Lesson 9 August 20-26

A Life of Praise

Sabbath Afternoon

Read for This Week’s Study: Phil. 4:4-7, Josh. 5:13-6:20, Psalm 145, Acts 16:16-34, 2 Chron. 20:1-30.

Memory Text: “Rejoice in the Lord always. Again I will say, rejoice!” (Philippians 4:4, NKJV).

It’s always easy to shout with joy to the Lord when we feel joy. It’s not so easy, however, when things are bad, when we are in the worst situations imaginable, when the crucible heats up. Yet, it’s precisely then that we need — perhaps more than ever — to praise God, for praise is a means of helping us sustain faith.

Indeed, praise can transform even our darkest circumstances, maybe not in the sense of its changing the facts around us, but in the sense that it can change us, and those around us, in a way that helps us face challenges.

Praise is faith in action. It may not always be natural to us, but when we practice praise so that it becomes a natural part of our lives, it has the power both to convert and to conquer.

The Week at a Glance: What is praise? How could praise be such a powerful spiritual weapon in difficult circumstances? How can praise transform us and the situation around us?

Study this week’s lesson to prepare for Sabbath, August 27.

Sunday ↥         August 21

Framework for Praise

The great Russian writer Fyodor Dostoevsky had been sentenced to death, only to have the sentence commuted at the last moment. He spent years in prison instead. Talking about his prison experience, he wrote: “Believe to the end, even if all men go astray and you are left the only one faithful; bring your offering even then and praise God in your loneliness.”

In these lessons we already have seen how Paul endured incredible opposition and persecution. But now he is sitting in a Roman prison. And yet he is not depressed; instead, he is eagerly writing to encourage the believers in Philippi!

Read Philippians 4:4-7. How do you think Paul could have written such things when he himself was sitting in a prison? In this passage, what are the keys to gaining the “peace of God”?


It is one thing to rejoice when everything is going well. But Paul exhorts us to rejoice always. That may sound strange. If we take what Paul writes literally, there are two critical implications for us.

First, if we are to rejoice always, it must mean that we should be rejoicing even when circumstances do not appear to give any grounds for rejoicing. Second, if we are to rejoice always, it must also mean that we are going to have to learn to rejoice at times when we do not feel like it.
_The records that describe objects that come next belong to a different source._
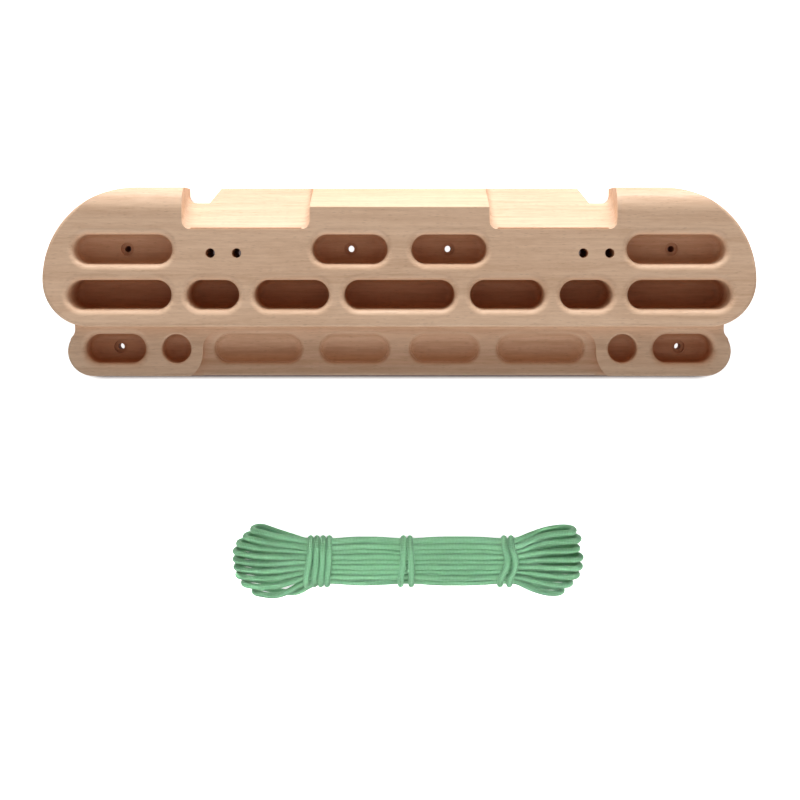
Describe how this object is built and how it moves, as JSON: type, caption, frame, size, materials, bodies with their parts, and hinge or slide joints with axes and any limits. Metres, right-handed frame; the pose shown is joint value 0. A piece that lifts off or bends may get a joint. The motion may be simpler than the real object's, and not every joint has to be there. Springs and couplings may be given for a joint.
{
  "type": "climbing training hangboard",
  "caption": "Wooden finger training board with rounded ends, sloping top holds, long and round finger pockets, screw and cord holes, and a bound hank of hanging cord beside it.",
  "frame": {"origin": "middle of the board's flat back face", "axes": "+X along the board's length, +Y towards the board's top edge, +Z out of the front face; the board lies on its back with the cord hank beside it on the same surface"},
  "size_m": [0.6, 0.36, 0.058],
  "materials": {
    "beech": "smooth sanded beech, unvarnished, with fine straight grain along the board and short dark flecks",
    "cord": "light green braided nylon cord, matt with a slight sheen"
  },
  "bodies": {
    "board": {"back_stave_low": "beech", "back_stave_mid": "beech", "back_stave_high": "beech", "middle_stave_low": "beech", "middle_stave_mid": "beech", "middle_stave_high": "beech", "front_stave_low": "beech", "front_stave_high": "beech"},
    "hank": {"cord_hank": "cord"}
  },
  "joints": [
    {"name": "hank_lift", "type": "slide", "parent": "board", "child": "hank", "axis": [0, 0, 1], "range_m": [0, 0.3]}
  ]
}
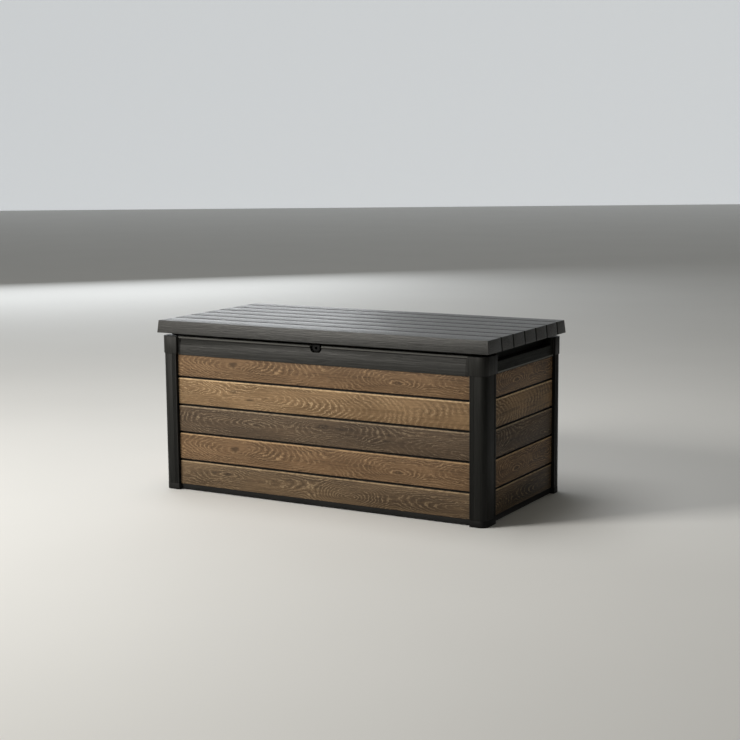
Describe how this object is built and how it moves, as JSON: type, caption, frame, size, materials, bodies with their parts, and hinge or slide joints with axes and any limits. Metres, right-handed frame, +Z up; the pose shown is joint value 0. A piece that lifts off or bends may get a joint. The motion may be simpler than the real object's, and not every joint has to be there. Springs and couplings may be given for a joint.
{
  "type": "deck storage box",
  "caption": "Rectangular outdoor storage box with wood-look plank walls between corner posts, a hinged boarded lid on gas struts, hand recesses and a padlock eye.",
  "frame": {"origin": "centre of the footprint on the ground, at the bottom of the corner feet", "axes": "+X along the length to the viewer's right, +Y to the back where the hinges are, +Z up; the front faces -Y"},
  "size_m": [1.536, 0.74, 0.72],
  "materials": {
    "lid_resin": "moulded charcoal resin with a fine wood-grain emboss, satin",
    "trim_resin": "moulded charcoal resin with a fine wood-grain emboss, matte",
    "post_resin": "moulded near-black resin with fine flutes, matte",
    "base_resin": "moulded black resin, fine texture",
    "liner_resin": "moulded black resin, fine texture",
    "plank_dark_brown": "wood-look resin, dark brown with an embossed oak grain",
    "plank_mid_brown": "wood-look resin, mid brown with an embossed oak grain",
    "plank_grey_brown": "wood-look resin, dark grey-brown with an embossed oak grain",
    "plank_light_tan": "wood-look resin, light tan with an embossed oak grain",
    "steel": "bright zinc plate, satin",
    "black_steel": "black powder coat, satin"
  },
  "bodies": {
    "box": {"base_tray": "base_resin", "post_front_left": "post_resin", "post_front_right": "post_resin", "post_back_left": "post_resin", "post_back_right": "post_resin", "cap_front_left": "trim_resin", "cap_front_right": "trim_resin", "cap_back_left": "trim_resin", "cap_back_right": "trim_resin", "cap_screw_front_left": "black_steel", "cap_screw_front_right": "black_steel", "cap_screw_back_left": "black_steel", "cap_screw_back_right": "black_steel", "plank_front_1": "plank_dark_brown", "plank_front_2": "plank_mid_brown", "plank_front_3": "plank_grey_brown", "plank_front_4": "plank_light_tan", "plank_front_5": "plank_mid_brown", "plank_back_1": "plank_dark_brown", "plank_back_2": "plank_mid_brown", "plank_back_3": "plank_grey_brown", "plank_back_4": "plank_light_tan", "plank_back_5": "plank_mid_brown", "plank_left_1": "plank_dark_brown", "plank_left_2": "plank_mid_brown", "plank_left_3": "plank_grey_brown", "plank_left_4": "plank_light_tan", "plank_left_5": "plank_mid_brown", "plank_right_1": "plank_dark_brown", "plank_right_2": "plank_mid_brown", "plank_right_3": "plank_grey_brown", "plank_right_4": "plank_light_tan", "plank_right_5": "plank_mid_brown", "front_rail": "trim_resin", "back_rail": "trim_resin", "left_rail": "trim_resin", "right_rail": "trim_resin", "hinge_body_leaf_left": "black_steel", "hinge_pin_left": "steel", "hinge_body_leaf_centre": "black_steel", "hinge_pin_centre": "steel", "hinge_body_leaf_right": "black_steel", "hinge_pin_right": "steel", "strut_bracket_body_left": "black_steel", "strut_bracket_body_right": "black_steel", "lock_staple": "post_resin"},
    "lid": {"lid_shell": "lid_resin", "lid_liner": "liner_resin", "lid_stiffener_front": "steel", "lid_stiffener_back": "steel", "lock_tongue": "post_resin", "hinge_lid_leaf_left": "black_steel", "hinge_lid_leaf_centre": "black_steel", "hinge_lid_leaf_right": "black_steel", "strut_bracket_lid_left": "black_steel", "strut_bracket_lid_right": "black_steel"},
    "strut_cylinder_left": {"strut_cylinder_left": "black_steel"},
    "strut_rod_left": {"strut_rod_left": "steel"},
    "strut_cylinder_right": {"strut_cylinder_right": "black_steel"},
    "strut_rod_right": {"strut_rod_right": "steel"}
  },
  "joints": [
    {"name": "lid_hinge", "type": "hinge", "parent": "box", "child": "lid", "pos_m": [0, 0.362, 0.653], "axis": [-1, 0, 0], "range_deg": [0, 80]},
    {"name": "strut_pivot_left", "type": "hinge", "parent": "box", "child": "strut_cylinder_left", "pos_m": [-0.688, 0.254, 0.423], "axis": [-1, 0, 0], "range_deg": [0, 17.8]},
    {"name": "strut_slide_left", "type": "slide", "parent": "strut_cylinder_left", "child": "strut_rod_left", "axis": [0, -0.0995, 0.995], "range_m": [0, 0.145]},
    {"name": "strut_pivot_right", "type": "hinge", "parent": "box", "child": "strut_cylinder_right", "pos_m": [0.688, 0.254, 0.423], "axis": [-1, 0, 0], "range_deg": [0, 17.8]},
    {"name": "strut_slide_right", "type": "slide", "parent": "strut_cylinder_right", "child": "strut_rod_right", "axis": [0, -0.0995, 0.995], "range_m": [0, 0.145]}
  ],
  "couplings": [
    {"joint": "strut_pivot_left", "follows": "lid_hinge", "ratio": 0.22109},
    {"joint": "strut_slide_left", "follows": "lid_hinge", "m_per_rad": 0.1025},
    {"joint": "strut_pivot_right", "follows": "lid_hinge", "ratio": 0.22109},
    {"joint": "strut_slide_right", "follows": "lid_hinge", "m_per_rad": 0.1025}
  ]
}
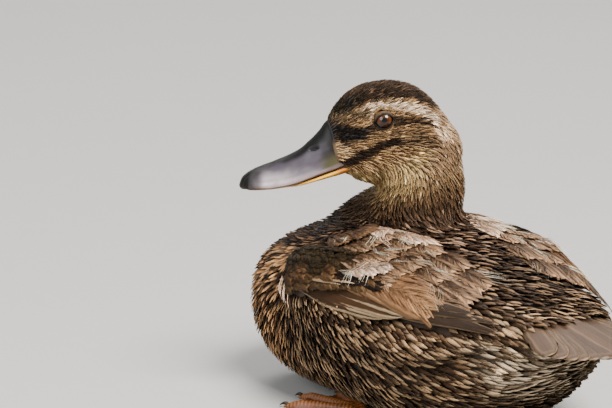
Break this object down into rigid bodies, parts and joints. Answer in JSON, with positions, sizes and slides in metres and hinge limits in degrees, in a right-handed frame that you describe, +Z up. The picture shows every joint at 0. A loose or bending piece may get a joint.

Paul is calling us to praise God even though many times it may seem quite unnatural to us. It may even seem unreasonable. But as we will see, it is precisely because there are times when it appears unreasonable that we are called to rejoice. In other words, praise is an act of faith. Just as faith is based not on our circumstances but rather on the truth about God, so praise is something we do not because we feel good but because of the truth of who God is and what He has promised us. And amazingly, it is such faith that begins to shape our thoughts, feelings, and circumstances.

What is the truth about God that Paul identifies in today’s passage — truth that enables him to rejoice, even in prison? Write down a short list of what you know to be the truth about God. Go through the list and praise God for each item. How does this change the way that you feel about and view your circumstances?

Monday ↥         August 22

Praying Down Walls

There’s an expression in English: “to be painted into a corner.” Imagine painting the floor of a room but then realizing that you have wound up in a corner and cannot get out — except by walking over the fresh paint. You have to stay there until it dries!

Sometimes our faith seems to paint us into a corner. We arrive at a situation, and, like the wet paint on the floor, our faith “traps” us. We look at the situation, and either we have to reject God, faith, and everything we have believed in, or our faith compels us to believe what appears impossible.

God brought the Israelites to a corner. After they had wandered for 40 years in the wilderness, God did not lead His people to empty, peaceful grasslands. God led them to one of the most strongly fortified cities in the whole area. Then they had to walk around Jericho in silence for six days. On the seventh day God told them to shout — and that shouting, together with the trumpets, would bring victory.

Read Joshua 5:13-6:20. What is God trying to teach the Israelites?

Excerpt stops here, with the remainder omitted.